Rusya'nın yükseliş aşamasında ve uluslararası statüsünü yeniden kazanması sırasında Vladimir Putin, Sovyet yaşam alanı olarak bilinen duruma güçlü bir şekilde dönme fikrinin temellerini attı. Şu anda Rusya yaşam alanı olarak bilinen Sovyet yaşam alanı Batı tarafından eski Sovyet yaşam alanı olarak adlandırılıyor. Moskova'nın bu alanda güç kullanımı dışında kendi nüfuzunu dayatacak hiçbir yerel veya uluslararası meşruiyeti yok. Moskova’nın Washington ile Ukrayna konusunda yürüttüğü müzakerelerde şu anda karşı karşıya olduğu şey bu. Zira Moskova’nın bu alanda NATO'nun çalışmalarına şartlar koyabilmesi mümkün değil. Ayrıca daha önce Budapeşte ve Prag'da ve daha sonra Suriye, Belarus ve Kazakistan'da yaptığı gibi geri dönüp bu ülkelerin halklarının siyasi ve ekonomik tercihlerine müdahale etmesi zor.
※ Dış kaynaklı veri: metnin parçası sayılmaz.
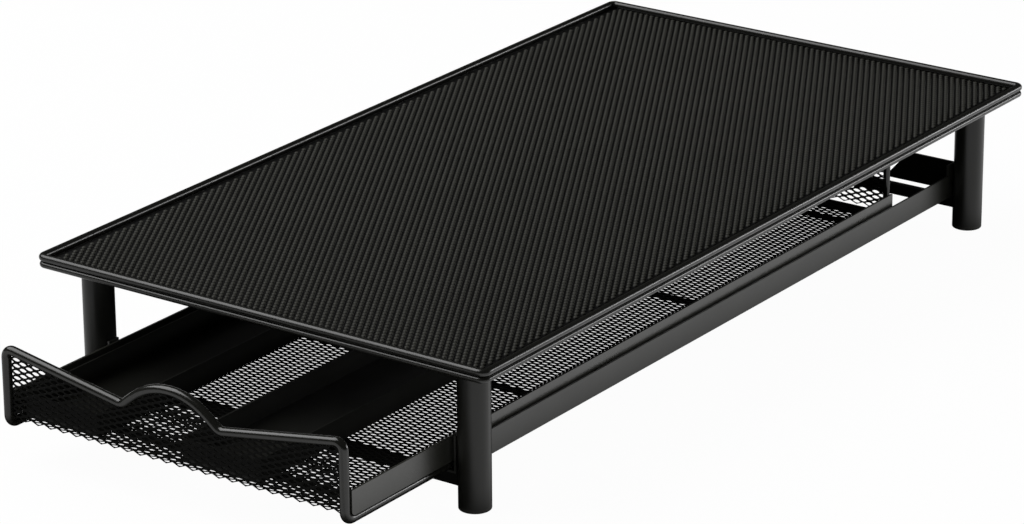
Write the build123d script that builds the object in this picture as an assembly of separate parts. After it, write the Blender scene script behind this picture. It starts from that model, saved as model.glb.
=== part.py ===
from build123d import *
import math
import os

# Pull-out drawer for coffee pods under a flat stand. Millimetres, +X to the right seen from the front,
# +Y to the back, +Z up. The origin is under the middle of the whole object at floor level, with the
# drawer pulled out a little, as it stands at rest.

# ---------------------------------------------------------------- stand: driving sizes
top_width = 222.8
top_length = 413.5
stand_height = 66.4
rim_corner_radius = 4.0
upper_rod_diameter = 3.2
lower_rod_diameter = 2.7
lower_rod_inset = 0.2

mat_recess = 2.0
mat_thickness = 1.4
mat_edge_gap = 0.8
mat_rib_height = 0.7
mat_rib_width = 8.0
mat_rib_pitch = 16.0
mat_rib_turn = 30.0
panel_thickness = 1.2
panel_edge_gap = 0.0
corner_plate_reach = 36.0
corner_plate_cut = 22.0
strap_width = 14.0
strap_spacing = 130.0

leg_inset_x = 17.8
leg_inset_y = 17.5
leg_diameter = 13.2
leg_wall = 1.0
cap_thickness = 1.8
cap_edge_round = 0.5
cap_plug_length = 9.0
cap_plug_gap = 0.05

# ---------------------------------------------------------------- stand: rails and bars
rail_sheet = 0.9
rail_height = 10.4
rail_foot_width = 6.5
rail_front_reach = 3.3
rail_ear_height = 5.2
rail_ear_length = 6.0

crossbar_height = 5.0
crossbar_thickness = 3.0
crossbar_drop = 0.7

stop_plate_thickness = 1.5
stop_plate_height = 13.4
stop_plate_rise = 2.0
stop_plate_length = 36.0
stop_plate_slant = 11.7
stop_gap = 0.1

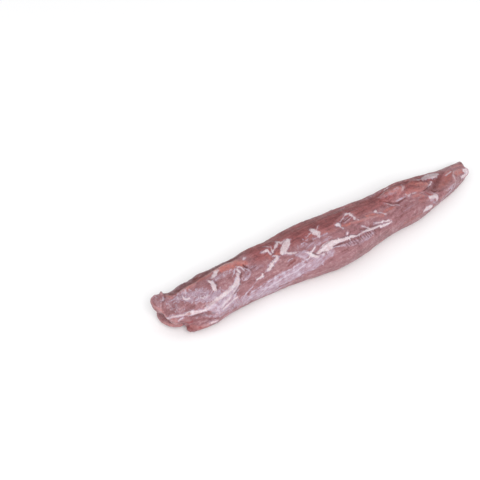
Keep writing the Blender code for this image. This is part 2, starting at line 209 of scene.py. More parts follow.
SILVER = {
    "knob's face": stroke((155, 298, 6), (158, 301, 8), (159, 305, 5), soft=3, cover=0.4),
    "knob's light side": stroke((163, 296.6, 1.6), (163.6, 299.2, 2), (161.4, 302, 1.4), cover=0.8),
    "flap's face": stroke((166, 300, 6), (170, 306, 9), (178, 310, 8), (188, 309, 5), soft=4, cover=0.36),
    "haze, left": stroke((174, 300, 8), (182, 296, 12), (191, 296, 14), (200, 295, 14), soft=5, ragged=2.4,
        cover=0.66),
    "haze, right": stroke((200, 294, 12), (208, 296, 13), (214, 296, 11), (220, 292, 7), soft=4, ragged=2.5,
        cover=0.76),
    "haze by blob": stroke((214, 280, 6), (230, 271, 6), soft=4, cover=0.5),
    "streaks under curl a": thin((232.6, 276.6), (234.2, 272), (234.6, 268.2), wide=1.5),
    "band's own film": stroke((204, 310, 3), (220, 302, 10), (229, 296, 10), (235, 288, 7), (238, 278, 5),
        soft=2, ragged=1, lift=0.2),
    "film below ribbon": stroke((214, 311, 6), (222, 307, 8), (232, 300, 8), soft=3, ragged=2, cover=0.9),
    "low side of head": stroke((220, 314, 7), (232, 307, 9), (244, 300, 9), (250, 296, 7), soft=3, ragged=2,
        cover=0.64),
    "above lobe": stroke((196, 317, 2.6), (204, 315, 4), (214, 316, 4), (222, 315, 5), soft=2.6, ragged=1.4,
        cover=0.6),
    "below cut": thin((178, 321.2), (181, 318.8), (184.2, 317.4), wide=1.4, cover=1.1),
    "loop": stroke((244.6, 268.4, 1.2), (247.6, 269.4, 1.8), (250.4, 272, 2), (249.4, 275.6, 2.2),
        (246.6, 279, 2.2), (243.4, 280.6, 1.4), (242, 278.6, 1.2), lift=0.3, cover=0.95),
    "loop's fill": stroke((247, 272, 4), (245, 277, 4), soft=2, cover=0.6),
    "veil, upper edge": stroke((246, 297, 2), (254, 291, 2.4), (264, 286, 2.6), (269, 282, 3), (281, 275, 4),
        (295, 269, 4), (303, 263, 4), soft=2, ragged=1, cover=0.86),
    "veil, body": stroke((240, 304, 6), (252, 297, 9), (266, 289, 11), (280, 282, 11.4), (294, 274.6, 11),
        (308, 267, 10.6), (321, 261.6, 7.6), soft=4, ragged=2, cover=0.81),
    "veil's low rim": stroke((246, 302, 3), (256, 298, 4), (266, 294, 5), (278, 289, 5), (290, 283, 2.4),
        soft=2.4, cover=0.7),
    "film by cross": stroke((298, 254, 6), (306, 255, 9), (314, 259, 10), (324, 257, 8), (333, 252, 5),
        soft=3, ragged=1.6, cover=0.8),
    "film over cross": stroke((298, 247, 4), (306, 246, 6), (315, 244, 6), (332, 237, 3), soft=3, ragged=1.8,
        cover=0.5),
    "loops of middle a": thin((287.8, 262), (290, 259.4), (293, 258.8), cover=0.95),
    "line under groove": thin((329.6, 248.8), (337, 246.4), (342.6, 245.4), wide=1.1, cover=1.15),
    "film under comb": stroke((340, 245, 2), (347, 245, 5), (357, 242, 6), (367, 237, 6), (374, 232, 4),
        soft=2, cover=0.62),
    "film round right end": stroke((374, 225, 2), (381, 223, 4), (388, 222, 3), soft=2, cover=0.6),
    "film on torn piece": stroke((381, 198, 4), (394, 192, 7), (399, 189, 4), soft=3, cover=0.46),
    "film in tear": stroke((396.6, 201, 1.4), (401, 198.6, 2), (405.4, 196.2, 1.4), cover=0.85),
    "right of flap": stroke((398, 215, 2), (414, 205, 3), soft=2.6, cover=0.3),
    "tail fold": stroke((441.4, 200.8, 1), (450.1, 190.6, 1.8), (452.8, 186.4, 1.4), lift=0.3, cover=1.2),
    "tail fold, upper": stroke((446, 191, 1), (451, 187, 2.4), (454, 184, 2), soft=1.6, cover=0.75),
    "tail's low side": stroke((436, 206, 2), (444, 198, 4), (453, 189, 4), (459, 183, 2), soft=2.4,
        cover=0.55),
    "bare muscle": stroke((326, 266, 5), (365, 245, 11), (402, 224, 7), soft=8, cover=0.2),
    "near lobe": stroke((203, 322, 3), (210, 321, 4.6), (218, 319, 4), soft=2.4, cover=0.3),
    "by ridge": stroke((246, 266, 4), (254, 268, 7), (262, 266, 5), soft=4, cover=0.46),
    "below crevice": stroke((427, 200, 3), (432, 200, 5), (436, 204, 3), soft=3, cover=0.5),
    "veil strand a": thin((276.6, 281.5), (266.1, 289.2), (259.1, 295.5), wide=1.7, cover=1.35),
    "veil strand b": thin((262.6, 289.9), (275.2, 283.6), (286.4, 275.9), (296.2, 271.7), (306, 264),
        wide=1.6, cover=1.35),
    "veil's edge strand": thin((250, 293.6), (256.3, 289.2), (308.8, 258.4), cover=1.2),
    "hair below streak": thin((257, 280.6), (252, 287), (246, 294), (243, 299), (239, 304), wide=1.3),
    "film under burst": stroke((313, 239.6, 2), (320, 236.6, 3), (327, 233.8, 2), soft=1.6, ragged=1.2,
        cover=0.7),
    "curls over cross a": thin((301.4, 244.4), (304, 242.6), (307.4, 243.8), wide=1.6, cover=1.15),
    "curls over cross b": thin((303, 239.6), (306, 240.6), (308.6, 239)),
}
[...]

Rusya’nın Sovyet alanında kara delikler olarak tanımlanabilecek şeyler, renkli bir devrim ya da halk ayaklanması ile bağlantılı belirli bir anın ürünleri değildir. Bu, Rusya'nın kâh Çarlık kâh ideolojik sosyalizm bahaneleri altında sömürge politikası uyguladığı onlarca yıllık birikiminin bir sonucudur. Bu politika milliyetçiliklerin çarpışması, demografik değişim ve kimlik kuşatması politikasından mustarip olan ülkelerin halkları ile Rusya arasındaki toplumsal uçurumun genişlemesine ve ulusal ve dini hassasiyetlerin artmasına neden oldu. Bu da Rusları reddetme eğiliminin ortaya çıkmasına yol açtı. Söz konusu eğilim kimi zaman şiddet şeklinde kimi zaman da Gürcistan, Ukrayna ve hatta zulüm, zorunlu göç ve bunun gibi durumların endişesinin var olduğu Belarus’ta olduğu gibi tamamen saldırgan siyasi eğilimler şeklinde ortaya çıktı.